Poised is another word you will hear. It is a word often used to describe beauty contestants. Bank robbers are often described as poised, so are murderers awaiting sentencing, so are con-artists, sociopaths, vacuum cleaner salesmen, and CEO's who you only realize afterwards were defrauding the company of millions. Politicians are poised on their good days. Tigers poise before they murder small woodland animals and tear them apart with their enormous teeth. You never know when a pit bull is poised to strike. Pit bulls are not as intelligent as humans but they usually win in a fight. Does this matter? Are you confused?
This election hinges on how confused Americans can be.
Republicans like us to be confused. Confused about our feelings. Confused about which side our bread is buttered on. (It's the side that is yellow.) Confused enough to think we get too much from the government and bazillionaires get too little. Confused about how old the earth is. Confused about whether Barack Obama is really a Christian or just goes to church to confuse us. Confused about right and wrong. As they did four and eight years ago Republicans are busy confusing voters about where they should vote and on what day. In Colorado and Virginia they are trying to confuse college students by telling them they cannot vote where they go to school, but must travel home to vote or lose their scholarships. In Michigan they are telling people who've lost their homes to foreclosure that they lost their voting rights at the same time. When confusion doesn't work, large red FELONY signs at polling places plant fear. Fear and confusion are the Republican trump cards.
My second biggest fear is Sarah Palin becomes president partway through a McCain presidency. My biggest fear is that McCain, the last angry man, will have time to precipitate some terrible disasters all on his own. But, heck, he's a war hero, and she's cute as a button. That's always been enough before. Actually, it didn't win four years ago. Maybe there's hope after all.
Let me begin again.
Sarah Palin is a wacko crazy power-abusing nincompoop who prays for the world to end soon.
That is a soundbite. It also fits the perceptions of the American people. But if Joe Biden uses a soundbite, he shouldn't use that one because it's mean, and it's always wrong to be unkind to a woman––unless the woman is married to a Democratic candidate. Or is a Democratic candidate herself, in which case she can be called a be-otch repeatedly until she's out of the race at which point the Republicans who called her that can reap the eager votes of all her supporters.
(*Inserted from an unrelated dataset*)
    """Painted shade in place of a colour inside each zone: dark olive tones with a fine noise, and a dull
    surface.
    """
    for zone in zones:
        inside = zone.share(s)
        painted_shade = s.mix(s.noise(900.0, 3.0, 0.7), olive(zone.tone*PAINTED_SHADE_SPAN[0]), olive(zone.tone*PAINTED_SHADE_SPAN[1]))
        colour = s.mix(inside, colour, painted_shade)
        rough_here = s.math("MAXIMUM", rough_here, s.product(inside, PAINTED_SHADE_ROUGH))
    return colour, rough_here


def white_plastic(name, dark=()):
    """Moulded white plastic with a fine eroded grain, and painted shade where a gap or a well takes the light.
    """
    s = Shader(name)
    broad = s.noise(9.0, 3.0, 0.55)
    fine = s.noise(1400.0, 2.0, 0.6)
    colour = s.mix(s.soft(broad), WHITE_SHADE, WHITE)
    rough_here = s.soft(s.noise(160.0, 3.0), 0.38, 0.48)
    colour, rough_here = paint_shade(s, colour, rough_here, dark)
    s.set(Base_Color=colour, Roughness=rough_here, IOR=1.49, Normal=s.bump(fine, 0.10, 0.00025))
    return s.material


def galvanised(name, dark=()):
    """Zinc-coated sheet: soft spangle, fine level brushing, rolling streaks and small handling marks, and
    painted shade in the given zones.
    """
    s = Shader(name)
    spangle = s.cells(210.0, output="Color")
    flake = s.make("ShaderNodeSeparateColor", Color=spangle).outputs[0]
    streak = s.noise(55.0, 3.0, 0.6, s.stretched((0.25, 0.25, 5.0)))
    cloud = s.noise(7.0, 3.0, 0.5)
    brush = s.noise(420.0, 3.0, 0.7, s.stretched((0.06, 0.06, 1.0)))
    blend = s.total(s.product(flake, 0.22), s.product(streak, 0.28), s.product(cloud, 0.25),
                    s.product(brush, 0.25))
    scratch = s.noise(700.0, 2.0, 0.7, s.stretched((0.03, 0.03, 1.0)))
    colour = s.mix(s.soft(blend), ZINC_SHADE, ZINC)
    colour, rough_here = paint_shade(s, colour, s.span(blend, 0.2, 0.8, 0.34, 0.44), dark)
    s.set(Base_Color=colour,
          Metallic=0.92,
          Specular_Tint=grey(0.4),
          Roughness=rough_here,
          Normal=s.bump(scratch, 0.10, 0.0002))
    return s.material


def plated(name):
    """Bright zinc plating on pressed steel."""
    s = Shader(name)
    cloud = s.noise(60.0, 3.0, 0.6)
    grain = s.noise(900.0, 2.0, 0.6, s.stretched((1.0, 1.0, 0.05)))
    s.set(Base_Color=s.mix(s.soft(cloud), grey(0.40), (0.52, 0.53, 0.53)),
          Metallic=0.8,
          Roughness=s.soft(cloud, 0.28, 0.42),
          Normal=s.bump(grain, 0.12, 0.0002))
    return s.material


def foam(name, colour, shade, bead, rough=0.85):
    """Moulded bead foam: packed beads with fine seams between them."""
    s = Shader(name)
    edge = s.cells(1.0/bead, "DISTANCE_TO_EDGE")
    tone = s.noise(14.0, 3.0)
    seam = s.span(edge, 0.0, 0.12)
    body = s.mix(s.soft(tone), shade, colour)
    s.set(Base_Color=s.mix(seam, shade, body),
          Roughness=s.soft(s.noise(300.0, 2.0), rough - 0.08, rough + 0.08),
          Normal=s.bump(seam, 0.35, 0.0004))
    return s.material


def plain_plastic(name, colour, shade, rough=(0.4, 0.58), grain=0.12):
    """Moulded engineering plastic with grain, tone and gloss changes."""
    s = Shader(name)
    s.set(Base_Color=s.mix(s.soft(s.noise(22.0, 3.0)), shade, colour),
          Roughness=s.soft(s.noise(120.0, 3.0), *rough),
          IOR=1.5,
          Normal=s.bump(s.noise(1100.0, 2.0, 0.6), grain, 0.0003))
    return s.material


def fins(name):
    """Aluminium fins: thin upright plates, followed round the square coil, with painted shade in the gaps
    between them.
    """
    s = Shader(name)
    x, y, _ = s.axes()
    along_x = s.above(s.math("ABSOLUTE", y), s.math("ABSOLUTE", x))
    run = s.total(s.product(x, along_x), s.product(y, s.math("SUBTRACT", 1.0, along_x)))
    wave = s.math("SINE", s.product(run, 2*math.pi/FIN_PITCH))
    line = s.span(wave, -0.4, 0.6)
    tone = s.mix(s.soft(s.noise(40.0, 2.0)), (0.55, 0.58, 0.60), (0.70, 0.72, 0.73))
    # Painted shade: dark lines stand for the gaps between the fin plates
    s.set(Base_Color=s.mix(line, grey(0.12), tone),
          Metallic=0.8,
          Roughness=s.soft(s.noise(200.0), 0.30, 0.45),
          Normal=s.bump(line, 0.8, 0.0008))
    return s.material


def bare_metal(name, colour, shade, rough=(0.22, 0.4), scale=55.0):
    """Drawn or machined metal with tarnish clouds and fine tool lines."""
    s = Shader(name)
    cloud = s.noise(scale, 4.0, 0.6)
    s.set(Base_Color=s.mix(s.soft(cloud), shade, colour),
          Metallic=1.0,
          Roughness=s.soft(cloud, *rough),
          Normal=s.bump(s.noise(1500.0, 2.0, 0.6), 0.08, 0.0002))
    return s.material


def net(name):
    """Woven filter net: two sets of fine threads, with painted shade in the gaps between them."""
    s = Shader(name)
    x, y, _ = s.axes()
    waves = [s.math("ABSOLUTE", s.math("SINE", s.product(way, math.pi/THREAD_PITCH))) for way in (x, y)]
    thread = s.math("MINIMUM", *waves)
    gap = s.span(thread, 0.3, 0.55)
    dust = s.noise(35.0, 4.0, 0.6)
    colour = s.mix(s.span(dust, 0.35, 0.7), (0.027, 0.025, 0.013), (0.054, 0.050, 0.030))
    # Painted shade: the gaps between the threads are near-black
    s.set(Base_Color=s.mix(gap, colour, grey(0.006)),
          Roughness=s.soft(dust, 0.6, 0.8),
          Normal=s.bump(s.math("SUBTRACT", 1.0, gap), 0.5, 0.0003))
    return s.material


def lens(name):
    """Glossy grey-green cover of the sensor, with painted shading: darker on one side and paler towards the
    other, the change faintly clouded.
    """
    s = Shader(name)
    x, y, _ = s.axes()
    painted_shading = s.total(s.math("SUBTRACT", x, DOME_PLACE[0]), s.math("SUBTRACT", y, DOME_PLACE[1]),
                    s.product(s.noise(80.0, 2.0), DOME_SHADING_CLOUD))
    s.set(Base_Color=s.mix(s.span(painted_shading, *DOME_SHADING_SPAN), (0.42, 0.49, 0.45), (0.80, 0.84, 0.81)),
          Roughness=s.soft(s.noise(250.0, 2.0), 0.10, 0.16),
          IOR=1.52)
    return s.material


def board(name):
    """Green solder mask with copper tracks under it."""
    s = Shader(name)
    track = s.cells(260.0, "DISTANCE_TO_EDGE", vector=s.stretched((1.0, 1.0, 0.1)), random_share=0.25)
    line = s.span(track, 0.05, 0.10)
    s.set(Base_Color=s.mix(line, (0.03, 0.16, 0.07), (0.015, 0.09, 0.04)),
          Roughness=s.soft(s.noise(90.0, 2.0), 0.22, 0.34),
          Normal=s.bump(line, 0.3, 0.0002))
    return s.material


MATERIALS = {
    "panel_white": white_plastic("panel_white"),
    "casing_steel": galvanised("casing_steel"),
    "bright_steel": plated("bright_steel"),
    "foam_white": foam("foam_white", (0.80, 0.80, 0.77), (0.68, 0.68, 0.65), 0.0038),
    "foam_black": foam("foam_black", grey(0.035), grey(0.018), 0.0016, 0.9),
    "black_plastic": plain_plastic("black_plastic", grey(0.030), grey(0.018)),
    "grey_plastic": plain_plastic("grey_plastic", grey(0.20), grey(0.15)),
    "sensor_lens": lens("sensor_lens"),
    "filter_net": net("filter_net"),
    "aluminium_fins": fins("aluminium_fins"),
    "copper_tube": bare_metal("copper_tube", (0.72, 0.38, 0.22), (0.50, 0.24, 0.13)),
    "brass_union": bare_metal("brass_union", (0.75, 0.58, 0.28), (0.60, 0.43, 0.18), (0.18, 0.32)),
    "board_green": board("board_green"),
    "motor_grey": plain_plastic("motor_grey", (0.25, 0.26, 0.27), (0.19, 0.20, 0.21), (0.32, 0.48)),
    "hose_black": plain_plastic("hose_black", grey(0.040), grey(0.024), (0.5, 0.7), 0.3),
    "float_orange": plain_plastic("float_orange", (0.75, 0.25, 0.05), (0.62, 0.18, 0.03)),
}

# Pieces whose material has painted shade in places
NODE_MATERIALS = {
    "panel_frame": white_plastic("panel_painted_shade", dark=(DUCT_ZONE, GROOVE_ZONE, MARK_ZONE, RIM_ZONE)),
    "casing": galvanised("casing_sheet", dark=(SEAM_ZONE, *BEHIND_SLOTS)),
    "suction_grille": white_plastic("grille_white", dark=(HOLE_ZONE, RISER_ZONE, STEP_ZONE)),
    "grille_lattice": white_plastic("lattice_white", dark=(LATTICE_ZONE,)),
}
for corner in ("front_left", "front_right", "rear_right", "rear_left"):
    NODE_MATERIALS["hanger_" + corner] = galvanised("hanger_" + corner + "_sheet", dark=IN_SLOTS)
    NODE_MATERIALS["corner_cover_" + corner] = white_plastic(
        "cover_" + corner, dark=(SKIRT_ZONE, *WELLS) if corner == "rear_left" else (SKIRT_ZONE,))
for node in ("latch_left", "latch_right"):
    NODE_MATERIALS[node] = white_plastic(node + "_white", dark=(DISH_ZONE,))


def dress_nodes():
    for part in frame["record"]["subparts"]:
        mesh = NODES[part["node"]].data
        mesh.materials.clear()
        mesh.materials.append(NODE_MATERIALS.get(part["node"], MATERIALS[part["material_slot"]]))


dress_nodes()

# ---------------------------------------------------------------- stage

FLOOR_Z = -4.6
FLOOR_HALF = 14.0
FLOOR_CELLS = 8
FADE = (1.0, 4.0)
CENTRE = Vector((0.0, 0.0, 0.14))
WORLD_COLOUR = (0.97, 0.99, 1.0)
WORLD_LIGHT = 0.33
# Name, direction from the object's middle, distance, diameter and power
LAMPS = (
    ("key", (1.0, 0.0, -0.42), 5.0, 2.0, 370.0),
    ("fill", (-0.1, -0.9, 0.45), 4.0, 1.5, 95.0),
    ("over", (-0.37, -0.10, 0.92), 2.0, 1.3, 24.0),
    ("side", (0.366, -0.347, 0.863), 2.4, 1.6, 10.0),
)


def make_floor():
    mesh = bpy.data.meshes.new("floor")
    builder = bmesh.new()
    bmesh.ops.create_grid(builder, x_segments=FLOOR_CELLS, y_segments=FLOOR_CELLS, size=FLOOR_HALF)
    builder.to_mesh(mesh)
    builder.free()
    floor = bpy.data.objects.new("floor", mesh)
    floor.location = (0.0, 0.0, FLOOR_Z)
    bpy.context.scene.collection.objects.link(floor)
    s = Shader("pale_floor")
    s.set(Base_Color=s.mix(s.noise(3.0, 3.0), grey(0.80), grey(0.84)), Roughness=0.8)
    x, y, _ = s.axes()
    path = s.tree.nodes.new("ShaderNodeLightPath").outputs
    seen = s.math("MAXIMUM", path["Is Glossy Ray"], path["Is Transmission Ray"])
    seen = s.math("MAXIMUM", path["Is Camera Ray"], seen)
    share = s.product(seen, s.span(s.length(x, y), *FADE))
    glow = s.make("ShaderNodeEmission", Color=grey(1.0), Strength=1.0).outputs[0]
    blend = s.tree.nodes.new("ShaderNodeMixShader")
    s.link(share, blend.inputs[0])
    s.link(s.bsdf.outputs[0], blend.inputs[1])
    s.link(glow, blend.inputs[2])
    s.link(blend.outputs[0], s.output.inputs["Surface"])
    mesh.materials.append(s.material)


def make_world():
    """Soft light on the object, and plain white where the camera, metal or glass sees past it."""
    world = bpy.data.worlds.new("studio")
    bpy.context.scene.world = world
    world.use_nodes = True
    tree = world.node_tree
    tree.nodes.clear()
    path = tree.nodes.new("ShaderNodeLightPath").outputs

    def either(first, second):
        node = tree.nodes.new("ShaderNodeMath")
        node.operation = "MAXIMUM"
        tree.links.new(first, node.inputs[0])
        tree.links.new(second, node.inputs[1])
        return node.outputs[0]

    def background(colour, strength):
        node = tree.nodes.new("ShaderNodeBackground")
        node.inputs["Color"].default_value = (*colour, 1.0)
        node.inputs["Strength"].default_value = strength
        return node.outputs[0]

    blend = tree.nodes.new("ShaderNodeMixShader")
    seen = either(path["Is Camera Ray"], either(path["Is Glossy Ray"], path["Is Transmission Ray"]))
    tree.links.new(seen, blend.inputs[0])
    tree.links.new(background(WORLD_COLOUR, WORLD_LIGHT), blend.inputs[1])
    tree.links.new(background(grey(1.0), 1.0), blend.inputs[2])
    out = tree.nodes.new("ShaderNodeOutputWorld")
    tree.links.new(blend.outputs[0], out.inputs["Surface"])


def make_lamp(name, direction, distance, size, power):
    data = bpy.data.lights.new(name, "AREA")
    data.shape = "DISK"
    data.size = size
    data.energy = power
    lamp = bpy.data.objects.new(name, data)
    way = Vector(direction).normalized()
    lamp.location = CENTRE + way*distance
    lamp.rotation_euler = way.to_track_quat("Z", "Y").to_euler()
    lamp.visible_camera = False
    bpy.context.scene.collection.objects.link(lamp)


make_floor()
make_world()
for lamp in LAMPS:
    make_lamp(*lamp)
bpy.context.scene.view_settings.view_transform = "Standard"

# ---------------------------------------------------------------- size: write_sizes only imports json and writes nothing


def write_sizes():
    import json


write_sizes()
It is never considered mean for a cute American Republican to call a Democrat an elitist, which is also a French word.
Is this sounding fair to you?
Feminism is complicated. In this election, choosing an incompetent, inexperienced anti-feminist ultra-conservative woman who can see Russia and favors charging rape victims for the cost of investigating the crime they are a victim of, has given racists all over America the opportunity to say they are feminists. Think of it. Set aside the white hood and put on a pink ribbon!
Some are saying Sarah Palin is brave to enter this debate tonight. I think Joe Biden is the brave one, because cute always wins on America's Got Talent. If she cries, she will immediately be crowned Vice President and Joe Biden will be a hated man. If she doesn't drool, Sarah Palin will be described as admirably prepared.
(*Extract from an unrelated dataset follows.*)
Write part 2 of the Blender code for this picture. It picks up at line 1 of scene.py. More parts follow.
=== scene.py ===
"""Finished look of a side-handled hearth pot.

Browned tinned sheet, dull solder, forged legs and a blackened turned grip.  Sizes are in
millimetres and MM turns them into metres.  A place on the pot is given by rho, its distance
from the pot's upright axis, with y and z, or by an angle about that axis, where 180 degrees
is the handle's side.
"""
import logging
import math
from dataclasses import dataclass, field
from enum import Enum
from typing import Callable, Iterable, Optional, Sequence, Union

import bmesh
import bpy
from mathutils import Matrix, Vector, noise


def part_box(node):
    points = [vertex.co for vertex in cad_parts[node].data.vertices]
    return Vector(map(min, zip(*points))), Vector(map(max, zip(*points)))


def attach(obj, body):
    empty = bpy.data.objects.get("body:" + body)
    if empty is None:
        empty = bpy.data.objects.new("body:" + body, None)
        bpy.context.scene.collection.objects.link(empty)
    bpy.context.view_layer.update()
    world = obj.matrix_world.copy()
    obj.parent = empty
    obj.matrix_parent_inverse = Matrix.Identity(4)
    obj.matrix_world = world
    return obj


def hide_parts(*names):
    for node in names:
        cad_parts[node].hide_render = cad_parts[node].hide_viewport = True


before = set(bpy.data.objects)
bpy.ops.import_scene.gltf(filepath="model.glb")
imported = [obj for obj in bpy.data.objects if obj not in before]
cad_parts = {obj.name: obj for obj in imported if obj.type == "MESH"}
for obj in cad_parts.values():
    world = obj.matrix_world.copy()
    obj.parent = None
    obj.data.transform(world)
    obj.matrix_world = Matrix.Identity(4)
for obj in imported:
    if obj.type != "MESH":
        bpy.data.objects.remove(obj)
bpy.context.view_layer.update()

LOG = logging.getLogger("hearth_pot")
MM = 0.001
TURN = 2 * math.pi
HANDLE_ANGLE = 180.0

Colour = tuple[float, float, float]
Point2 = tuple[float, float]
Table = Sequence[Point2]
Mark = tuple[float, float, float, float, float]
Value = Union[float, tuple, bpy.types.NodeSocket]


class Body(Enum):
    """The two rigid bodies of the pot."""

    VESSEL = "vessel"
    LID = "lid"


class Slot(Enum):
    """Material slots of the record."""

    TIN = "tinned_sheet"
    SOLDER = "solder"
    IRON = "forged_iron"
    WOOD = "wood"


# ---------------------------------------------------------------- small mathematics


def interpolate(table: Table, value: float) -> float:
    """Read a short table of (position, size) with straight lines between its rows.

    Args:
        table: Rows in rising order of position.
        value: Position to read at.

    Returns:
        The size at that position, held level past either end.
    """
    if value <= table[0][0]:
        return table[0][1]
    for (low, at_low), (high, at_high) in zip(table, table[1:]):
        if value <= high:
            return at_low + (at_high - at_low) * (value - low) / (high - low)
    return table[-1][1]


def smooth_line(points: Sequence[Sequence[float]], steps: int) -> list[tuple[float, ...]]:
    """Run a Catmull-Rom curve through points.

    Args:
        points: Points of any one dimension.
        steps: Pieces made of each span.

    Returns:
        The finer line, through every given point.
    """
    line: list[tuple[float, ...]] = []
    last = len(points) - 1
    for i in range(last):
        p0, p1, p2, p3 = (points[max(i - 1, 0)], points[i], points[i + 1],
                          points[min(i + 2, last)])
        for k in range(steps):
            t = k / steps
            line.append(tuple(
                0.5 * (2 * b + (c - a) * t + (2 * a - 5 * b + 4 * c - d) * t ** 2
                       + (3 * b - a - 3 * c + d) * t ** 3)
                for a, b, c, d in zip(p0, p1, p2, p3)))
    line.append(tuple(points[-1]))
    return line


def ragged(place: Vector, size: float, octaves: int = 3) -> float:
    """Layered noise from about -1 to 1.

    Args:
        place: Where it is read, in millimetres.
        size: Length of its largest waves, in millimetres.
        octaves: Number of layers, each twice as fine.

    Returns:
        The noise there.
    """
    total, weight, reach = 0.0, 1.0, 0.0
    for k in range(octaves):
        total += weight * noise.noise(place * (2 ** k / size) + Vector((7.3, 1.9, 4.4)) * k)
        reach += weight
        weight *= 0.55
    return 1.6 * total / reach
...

Poised is another word you will hear. It is a word often used to describe beauty contestants. Bank robbers are often described as poised, so are murderers awaiting sentencing, so are con-artists, sociopaths, vacuum cleaner salesmen, and CEO's who you only realize afterwards were defrauding the company of millions. Politicians are poised on their good days. Tigers poise before they murder small woodland animals and tear them apart with their enormous teeth. You never know when a pit bull is poised to strike. Pit bulls are not as intelligent as humans but they usually win in a fight. Does this matter? Are you confused?
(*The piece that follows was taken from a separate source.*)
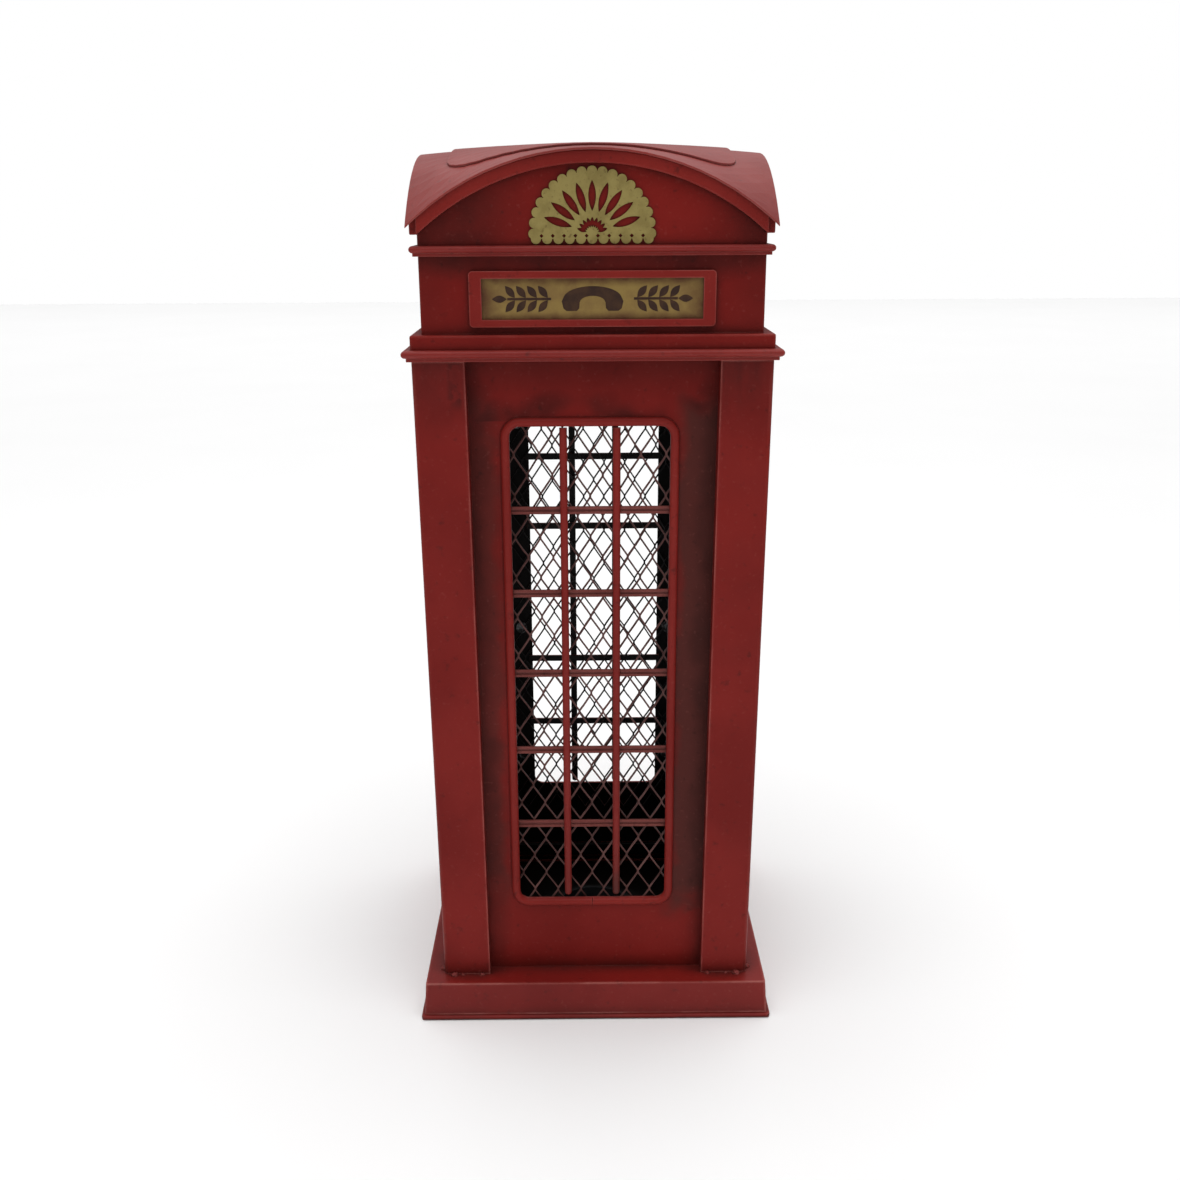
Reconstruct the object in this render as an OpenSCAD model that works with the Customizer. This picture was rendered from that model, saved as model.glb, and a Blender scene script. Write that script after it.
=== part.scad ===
// Miniature sheet-metal telephone booth, made as a money box.
// Millimetres, +Z up, origin at the middle of the underside, front face towards -Y.

/* [Body] */
// Width and depth over the corner posts
body_w = 88; // [78:1:120]
// Height of the corner posts and wall panels
cabin_h = 181.6; // [165:0.1:260]
// Thickness of the folded sheet
sheet_t = 0.6; // [0.4:0.1:0.8]
// Width of one face of a corner post
post_face = 13.3; // [9:0.1:15]
// How far the head of each post leans outwards of its foot
post_lean = 1.2; // [0:0.1:1.5]
// How far the posts stand proud of the panels
panel_recess = 3.8; // [2.4:0.1:6]
// Radius of the fold down each post
fold_r = 1.0; // [0.8:0.1:2]

/* [Base] */
// Step from the feet of the posts out to the plinth's top edge
plinth_step = 5; // [2:0.1:10]
// How far the plinth widens from its top to its foot
plinth_flare = 0.6; // [0:0.1:2]
// Height of the plinth's top above the floor
plinth_top = 11.3; // [10:0.1:25]
// Step from the plinth's foot out to the hemmed edge of the base plate
lip_step = 1; // [1:0.1:4]
// Corner radius of the base plate
lip_r = 1.5; // [0.5:0.1:3]
// Thickness of the hemmed edge
lip_t = 1.4; // [1.2:0.1:2.4]
// Width of the hem folded back under the plinth wall
hem_w = 3.5; // [3:0.1:6]

/* [Stopper] */
// Radius of the emptying hole
hole_r = 14; // [10:0.5:16]
// Depth of the pressed dish round the hole
dish_h = 3.2; // [3:0.1:5]
// Gap between the stopper and the hole
stopper_gap = 0.08; // [0.02:0.02:0.1]
// Width of the stopper's flange beyond the hole
flange_w = 3; // [2:0.1:5]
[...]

This election hinges on how confused Americans can be.
Republicans like us to be confused. Confused about our feelings. Confused about which side our bread is buttered on. (It's the side that is yellow.) Confused enough to think we get too much from the government and bazillionaires get too little. Confused about how old the earth is. Confused about whether Barack Obama is really a Christian or just goes to church to confuse us. Confused about right and wrong. As they did four and eight years ago Republicans are busy confusing voters about where they should vote and on what day. In Colorado and Virginia they are trying to confuse college students by telling them they cannot vote where they go to school, but must travel home to vote or lose their scholarships. In Michigan they are telling people who've lost their homes to foreclosure that they lost their voting rights at the same time. When confusion doesn't work, large red FELONY signs at polling places plant fear. Fear and confusion are the Republican trump cards.
My second biggest fear is Sarah Palin becomes president partway through a McCain presidency. My biggest fear is that McCain, the last angry man, will have time to precipitate some terrible disasters all on his own. But, heck, he's a war hero, and she's cute as a button. That's always been enough before. Actually, it didn't win four years ago. Maybe there's hope after all.